Why we do what we do.

What do we aim to accomplish?

Today in the world of specialty coffee, there are so many voices discussing what they believe to be the next big thing. We hold to the axiom, "nothing dulls faster than the cutting edge." With this perspective in mind, we hope to become a resource for those seeking a bigger picture than this month's trends. We hold to three foundational values.

  • The best coffee can and should be the coffee you have in your own home.
  • It is important to hold a humble approach to value, which takes all of coffee history into account.
  • Crafting coffee can be as natural and rewarding to people as drinking it.

Our vision is not to shackle the coffee lover with another impossible standard or to colonize minds with our subjective views on quality and aesthetic. Instead, we want to see people experience freedom. We want them to have freedom to love what they love more completely and more confidently. We believe the current specialty coffee culture is ready to be disrupted by a home craft revolution.

 

Coffee in the home is the hope of the specialty coffee industry.

The mindset that only a specialist with an outrageously expensive machine can produce a quality coffee product is anathema to us. We see this as (ironically) one of the main reasons specialty coffee is not taken seriously by the general public. 

That being said, there are steps to increase the level of quality in the home. For some, these steps might be a bit of coffee knowledge. For others, it might be owning another hundred dollars worth of brewing equipment. Like anything, there is a deep 'rabbit hole' and it's up to the individual how much to invest into what can become an exercise in diminishing returns. One of our goals is to map out this process and evaluate what we consider the most beneficial steps to take.

We aim to overturn the tyranny of the daily coffee shop routine.

We'll feel accomplished when coffee loving citizens rise up and reject the notion that only someone else can properly make their coffee. Ultimately, we desire such connection to and passion for craft as personal expression and empowerment, that paying another person to craft their coffee will seem as unnatural as paying another person to drink it for them.

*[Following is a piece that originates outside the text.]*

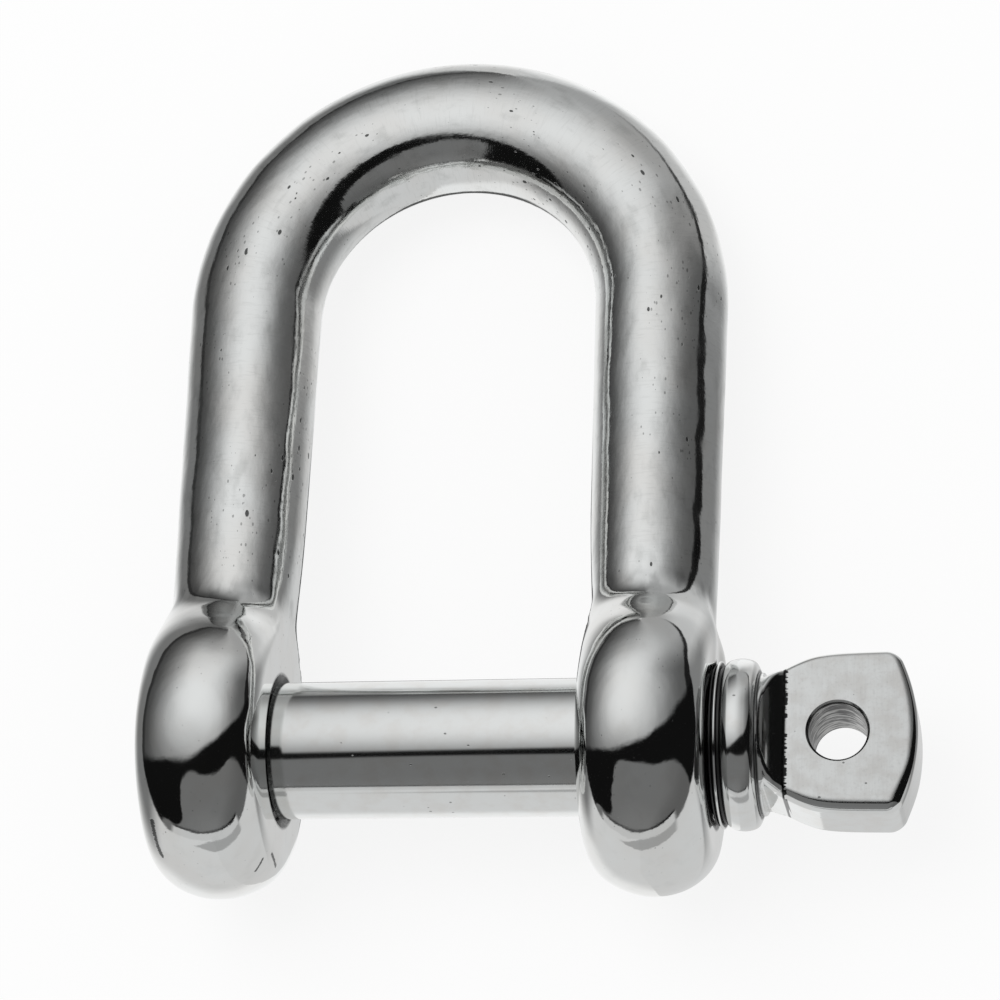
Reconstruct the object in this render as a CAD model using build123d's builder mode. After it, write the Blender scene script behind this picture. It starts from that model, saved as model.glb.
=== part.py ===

Coffee has value because it is a natural wonder, a craft, and a delicious product. Every hand through which it passes should experience and add to its value. We simply want all these constituents of value to be more available to the end user and not hoarded by coffee professionals with expensive-looking machines.

 

What about the name?

Coffee Bureau was created with a vision to bring coffee into the home. But, back in 1952, there was a little-known, yet fairly effective, government agency that aimed to get hard-working Americans to take a coffee break at work. After the turn of the 20th century, commercialized (read: "fast") coffee started to grow in popularity due to the industrial revolution. After WWII, coffee vending machines began popping up in offices, and business owners noticed how coffee made their workers more efficient. Bosses were happy to bring it into the office and the "coffee break" started to form. In 1952, the Pan-American Coffee Bureau—a corporate interest group designed to encourage Americans to drink coffees from various countries—was formed. The group gave the midday routine its official title through an ad campaign urging people to "Give yourself a Coffee-Break—and Get What Coffee Gives to You." It was a bit clunky but it worked. The bureau is now defunct, and we aim to usher in the next exciting coffee experience for citizens—bringing coffee home.